Furthermore, we have evaluated four classification methods combining multiple association measures and demonstrated that this approach certainly helps in the collocation extraction task. All investigated methods have greatly outperformed individual association measures on all reference data sets. The best results have been achieved by a simple neural network with five units in the hidden layer. Its mean average precision of 80.87% achieved on PDT-Dep have represents 21.08% relative improvement with respect to the best individual measure. In the experiments on CNC-Surf we have estimated the expected value of MAP on the entire candidate data as 86.30%. The learning curve of the neural network model on the PDT-Dep data set demonstrates that the amount of training data used in our experiments is not necessary. We can develop a system with only 15% of the training data and achieve 95% of MAP of the model trained on all data. By the proposed model reduction procedure we are also able to reduce the number of variables in the neural network from 82 to 13 without significant degradation of its performance.

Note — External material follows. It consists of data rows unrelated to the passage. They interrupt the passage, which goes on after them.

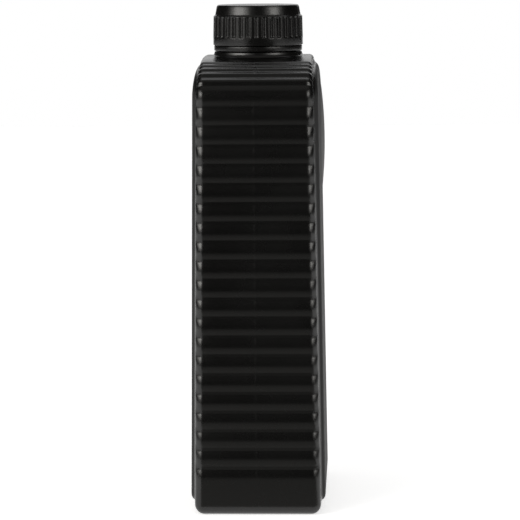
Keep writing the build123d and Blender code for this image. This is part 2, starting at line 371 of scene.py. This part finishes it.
# Distance inside the panel's outline, positive inside: measured to a fine polyline of a curve
# squeezed from the shoulder's own, straight sides, round lower corners and a level foot.
def panelInside(x, z):
    half, low, corner = body["panelHalf"], body["panelFoot"], body["panelCorner"]
    rise = body["panelTop"] - body["start"]
    angle = np.linspace(0, quarterTurn, 240)
    upX = half * np.cos(angle) ** (2 / body["power"])
    upZ = body["start"] + rise * np.sin(angle) ** (2 / body["power"])
    turn = np.linspace(-quarterTurn, 0, 30)
    lineX = np.concatenate([
        np.linspace(0, half - corner, 60), half - corner + corner * np.cos(turn),
        np.full(260, half), upX,
    ])
    lineZ = np.concatenate([
        np.full(60, low), low + corner + corner * np.sin(turn),
        np.linspace(low + corner, body["start"], 260), upZ,
    ])
    flatX, flatZ = x.reshape(-1), z.reshape(-1)
    near = np.full(flatX.shape, 1e9)
    for a in range(len(lineX) - 1):
        stepX, stepZ = lineX[a + 1] - lineX[a], lineZ[a + 1] - lineZ[a]
        length = stepX ** 2 + stepZ ** 2
        if length < 1e-12:
            continue
        t = np.clip(((flatX - lineX[a]) * stepX + (flatZ - lineZ[a]) * stepZ) / length, 0, 1)
        gap = (flatX - lineX[a] - t * stepX) ** 2 + (flatZ - lineZ[a] - t * stepZ) ** 2
        near = np.minimum(near, gap)
    above = np.clip((flatZ - body["start"]) / rise, 0, 2)
    under = (flatX / half) ** body["power"] + above ** body["power"] < 1
    inside = (flatZ > low) & (flatX < half) & under
    pastX, pastZ = flatX - (half - corner), low + corner - flatZ
    inside &= ~((pastX > 0) & (pastZ > 0) & (np.hypot(pastX, pastZ) > corner))
    return (np.where(inside, 1, -1) * np.sqrt(near)).reshape(x.shape)


# How far the wide face stands out: a quarter-round step up to the panel, rise root(1 - (1 - t)^2)
# with t the distance inside over the edge's width, and on the front a shallow dome with a soft
# rim, height (1 - (r / radius)^2).
def wideRise(x, z, front):
    step = np.clip(panelInside(x, z) / body["panelEdge"], 0, 1)
    rise = body["panelRise"] * np.sqrt(1 - (1 - step) ** 2)
    if front:
        out = np.hypot(x, z - body["medalHeight"]) / body["medalRadius"]
        dome = body["medalRise"] * (1 - out ** 2)
        soft = body["medalEdge"]
        rise = rise + np.where(out < 1, smoothMax(dome, 0, soft) - soft / 2, 0)
    return rise


# Columns of the ribbed flat, as shares of its half width: close together at the mould seam.
flatShares = np.concatenate([[0, 0.014, 0.032], np.linspace(0.06, 1, 6)])
flatCols = len(flatShares)


# One quarter of the skin: the ribbed flat, the corner, then the wide face in to its middle line.
# Inside the outline the flat lies by ribs - seam, and the corner by ribs fading out plus
# radius (1 - cos turn). Inset moves the whole skin in by a wall.
def skinQuarter(rows, front, inset, fine):
    outX, outZ, normX, normZ, depth, corner, along = rows.T[:, :, None]
    share = flatShares[None, :]
    seamHigh = along > body["start"] + body["seamChange"]
    seam = np.where(seamHigh, body["shoulderSeam"], body["seam"]) * (along > 0)
    seamOut = seam * (1 - smoothStep(share * body["seamScale"], 0.15, 0.7))
    ribs = ribDepth(along)
    flatY = share * (depth - corner)
    flatQ = np.maximum(ribs - seamOut, 0) + inset
    turn = np.linspace(0, quarterTurn, 13 if fine else 6)[None, 1:]
    fade = 1 - smoothStep(turn, math.radians(30), math.radians(88))
    cornerY = depth - corner + (corner - inset) * np.sin(turn)
    cornerQ = ribs * fade + corner * (1 - np.cos(turn)) + inset * np.cos(turn)
    q = np.concatenate([flatQ, cornerQ], axis=1)
    px = outX - normX * q
    pz = outZ - normZ * q
    py = np.concatenate([flatY, cornerY], axis=1)
    # the wide face runs from the corner's end to a pole in the middle of the medallion, or to the
    # middle line below it
    startX = px[:, -1:]
    startZ = pz[:, -1:]
    aimZ = np.minimum(outZ, body["medalHeight"])
    reach = np.hypot(startX, startZ - aimZ)
    edge = [0.1, 0.25, 0.5, 0.8, 1.2, 1.7, 2.3, 3.0, 3.8, 5.0] if fine else [1.5, 3.5]
    steps = (24 if front else 8) if fine else 5
    lead = np.maximum(panelLead(startX, startZ, aimZ, reach), 0.02)
    near = np.concatenate([lead * 0.5, lead + np.array(edge)], axis=1) / np.maximum(reach, 1e-6)
    near = np.minimum(near, 0.4)
    rest = near[:, -1:] + (1 - near[:, -1:]) * np.linspace(0, 1, steps + 1)[1:]
    t = np.concatenate([near, rest], axis=1)
    # front and back meet on the middle line of the foot, and share eight steps along it
    t[0] = np.round(t[0] * 8) / 8
    wideX = startX * (1 - t)
    wideZ = startZ * (1 - t) + aimZ * t
    rise = np.where(along > 0, wideRise(wideX, wideZ, front), 0)
    wall = depth
    if fine:
        wall = np.where(along > body["medalHeight"], wideWall(wideZ), depth)
    wideY = wall - inset + rise
    px = np.concatenate([px, wideX], axis=1)
    pz = np.concatenate([pz, wideZ], axis=1)
    py = np.concatenate([py, wideY], axis=1)
    px[:, -1] = 0
    return np.stack([px, py, pz], axis=-1)


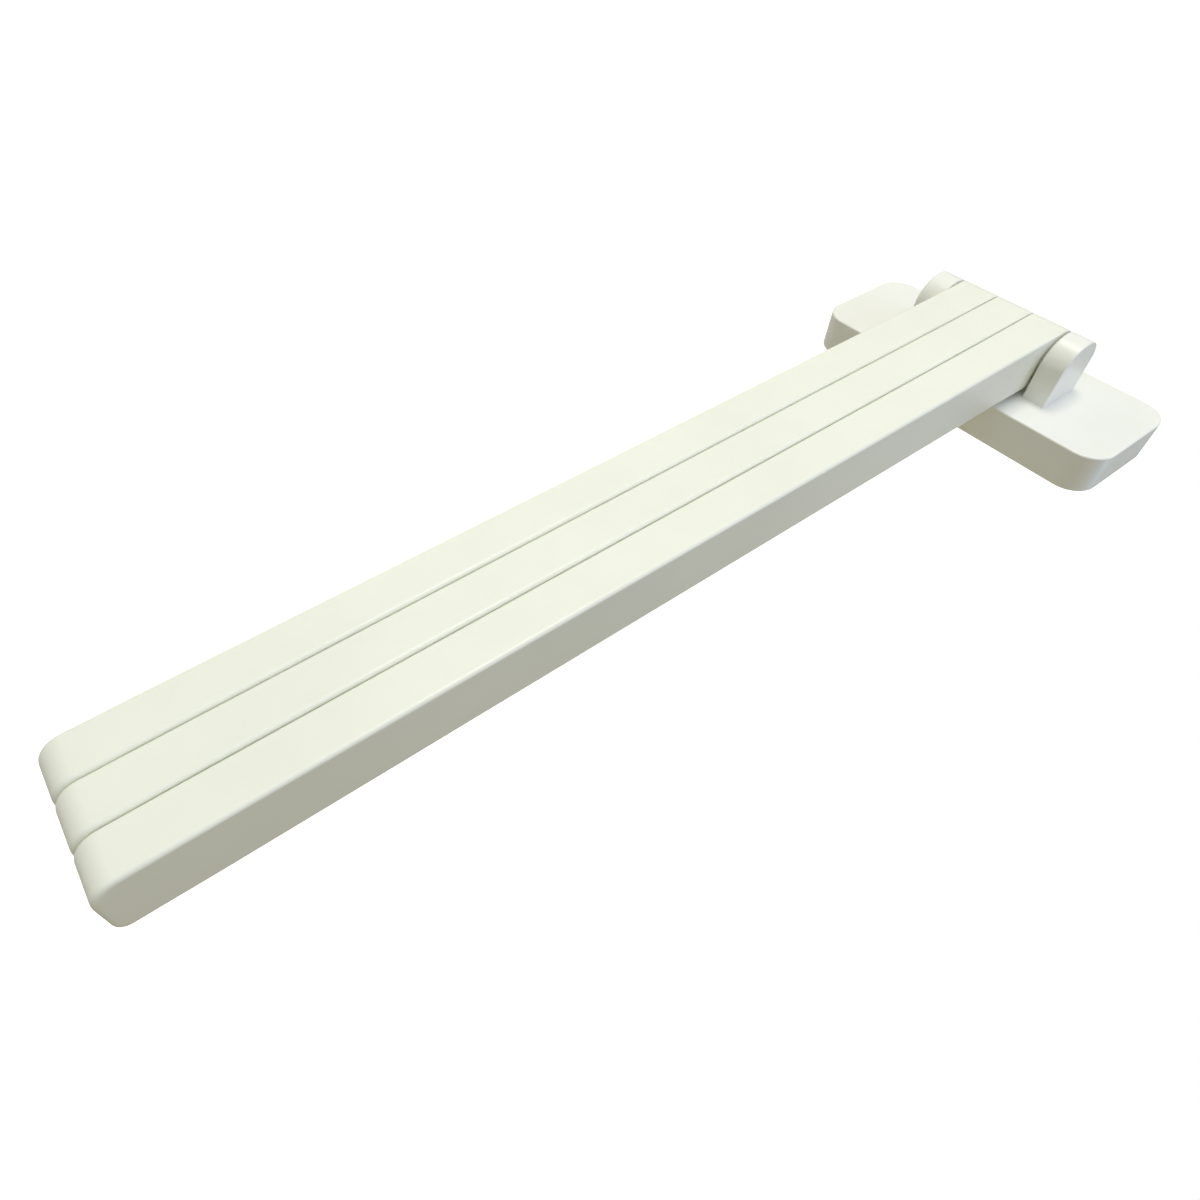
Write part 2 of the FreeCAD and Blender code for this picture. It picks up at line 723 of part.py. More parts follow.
def make_back_cover(doc, name, level):
    """The strip that closes an arm's channel, with a thumbnail notch at its far end."""
    body = new_body(doc, f"arm_back_cover_{name}")
    outside = value(doc, "ear_radius")
    strip = new_sketch(body, "XZ_Plane", "strip", across="dims.cavity_middle", depth="-dims.ear_radius")
    strip_length = "dims.cavity_length - 2 * dims.cover_fit"
    draw_rectangle(strip, strip_length, "2 * (dims.cavity_half - dims.cover_fit)")
    add_pad(body, strip, "dims.cover_thickness")
    notch = new_sketch(
        body, "XZ_Plane", "notch", across="dims.cavity_end - dims.cover_fit", depth="-dims.ear_radius"
    )
    draw_circle(notch, "dims.pry_radius")
    add_pocket(body, notch, "dims.cover_thickness", along=True)
    round_edges(
        body, "cover_edges", "dims.cover_edge", lambda edge: in_plane(edge, "Y", outside), kind="Chamfer"
    )
    pad_legs(body)
    arm_place(body, level)
    return body


def make_arms(doc):
    """Three equal arms, each with its back cover and its bush."""
    pieces = []
    for name, level in ARM_LEVELS.items():
        pieces.append(make_arm_shell(doc, name, level))
        pieces.append(make_back_cover(doc, name, level))
        bush = make_ring(
            doc,
            f"pivot_bush_{name}",
            "dims.bush_radius",
            "dims.bolt_radius + dims.bush_clearance",
            "dims.arm_height",
            "dims.pivot_offset",
            f"{level} * dims.arm_pitch - dims.arm_half",
        )
        pieces.append(bush)
    return pieces


# ---------------------------------------------------------------- document


def check(doc, pieces):
    """Stop if any object failed to build or any piece isn't one valid solid."""
    for item in doc.Objects:
        if {"Invalid", "Error"} & set(item.State):
            raise ValueError(f"{item.Name} is {item.State}")
    for piece in pieces:
        shape = piece.Shape
        if shape.isNull() or not shape.isValid() or len(shape.Solids) != 1:
            raise ValueError(f"{piece.Label} isn't one valid solid")


def main():
    doc = FreeCAD.newDocument("swivel_towel_rail")
    make_sheet(doc)
    pieces = [
        make_wall_housing(doc),
        make_wall_bracket(doc),
        make_lock_screw(doc),
        make_pivot_bolt(doc),
        make_pivot_cap(doc),
    ]
    pieces += make_inserts(doc)
    pieces += make_spacers(doc)
    pieces += make_arms(doc)
    doc.recompute()
    check(doc, pieces)
    os.makedirs(PARTS_FOLDER, exist_ok=True)
    for piece in pieces:
        piece.Shape.exportStep(os.path.join(PARTS_FOLDER, f"{piece.Label}.step"))
        print(f"{piece.Label}: {piece.Shape.Volume:.0f} mm3")


main()
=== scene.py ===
"""Three-arm swivel towel rail: its finished mouldings, pressed steel, finishes and studio.

It is laid out as an add-on and run as a script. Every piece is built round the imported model: the
origin is the middle of the wall face, +Z is up along the pivot, the front faces -Y and the folded
arms point along +X. All lengths are in metres.
"""

import json
import math

import bmesh
import bpy
from bpy.props import FloatProperty, FloatVectorProperty, IntProperty, PointerProperty
from mathutils import Matrix, Vector


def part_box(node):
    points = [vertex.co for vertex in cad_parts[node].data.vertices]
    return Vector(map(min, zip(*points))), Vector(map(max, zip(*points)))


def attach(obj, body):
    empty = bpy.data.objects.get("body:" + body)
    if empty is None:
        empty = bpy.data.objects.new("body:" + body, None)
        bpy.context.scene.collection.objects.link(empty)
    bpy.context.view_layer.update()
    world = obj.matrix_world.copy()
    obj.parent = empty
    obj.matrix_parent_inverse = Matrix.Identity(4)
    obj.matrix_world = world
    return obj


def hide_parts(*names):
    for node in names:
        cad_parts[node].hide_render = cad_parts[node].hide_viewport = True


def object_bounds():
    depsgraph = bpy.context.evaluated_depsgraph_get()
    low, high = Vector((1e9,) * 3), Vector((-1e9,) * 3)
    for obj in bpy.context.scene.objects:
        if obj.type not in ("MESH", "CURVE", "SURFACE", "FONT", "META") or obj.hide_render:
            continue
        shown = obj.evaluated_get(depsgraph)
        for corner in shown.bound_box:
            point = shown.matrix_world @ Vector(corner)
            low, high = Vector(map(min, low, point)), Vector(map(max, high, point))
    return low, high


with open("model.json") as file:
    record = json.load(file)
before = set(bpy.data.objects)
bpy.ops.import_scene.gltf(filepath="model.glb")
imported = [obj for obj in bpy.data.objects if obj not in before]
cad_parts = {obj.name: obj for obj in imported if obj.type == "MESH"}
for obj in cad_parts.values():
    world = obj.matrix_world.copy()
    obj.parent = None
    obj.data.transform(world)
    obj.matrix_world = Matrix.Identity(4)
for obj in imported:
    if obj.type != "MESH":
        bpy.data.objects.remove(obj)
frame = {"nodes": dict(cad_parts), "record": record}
CAD_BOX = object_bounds()

bl_info = {
    "name": "Swivel towel rail",
    "version": (1, 0, 0),
    "blender": (4, 5, 0),
    "location": "3D View > Sidebar > Towel rail",
    "description": "Builds the visible pieces of a three-arm swivel towel rail round its packed frame",
    "category": "Add Mesh",
}

ARMS = ("upper", "middle", "lower")
SIGNS = (-1, 1)
QUARTER = math.pi / 2
FLAT = 1e-6  # corners this near a plane lie in it
MERGE = 4e-6  # corners nearer than this become one
OVERLAP = 2e-4  # how far an added block is sunk in its wall
SHEET_EDGE = 2e-4
MOUTH_EDGE = 2e-4
RIB_EDGE = 1.5e-4
FINE_EDGE = 1e-4
CROWN_SHARE = 0.9998  # an ear's shoulders are rounded by just under its radius
ARC_STEP = math.radians(5)
ROUND_STEPS = 72
LONG_STEPS = 48
SMOOTH_ANGLE = math.radians(32)
WALL_TO_FRONT = Matrix.Rotation(QUARTER, 4, "X")
FRONT_TO_WALL = Matrix.Rotation(-QUARTER, 4, "X")

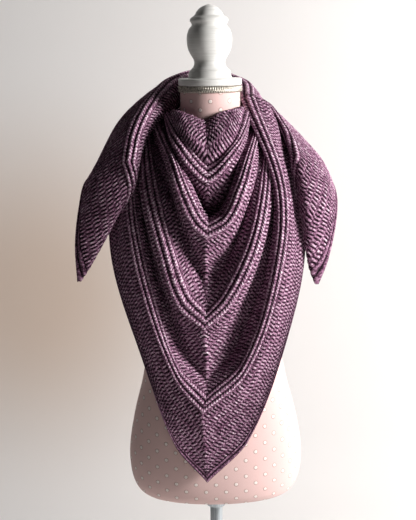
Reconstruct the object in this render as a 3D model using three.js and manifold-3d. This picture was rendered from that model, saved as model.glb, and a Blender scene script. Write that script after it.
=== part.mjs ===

In our work, we have not attempted to select the best universal method for combining association measures nor to elicit the best association measures for collocation extraction. These tasks depend heavily on data, language, and the notion of collocation itself. Instead, we have demonstrated that combining association measures is meaningful and improves precision and recall of the extraction procedure and the full performance improvement can be achieved by a relatively small number of measures combined.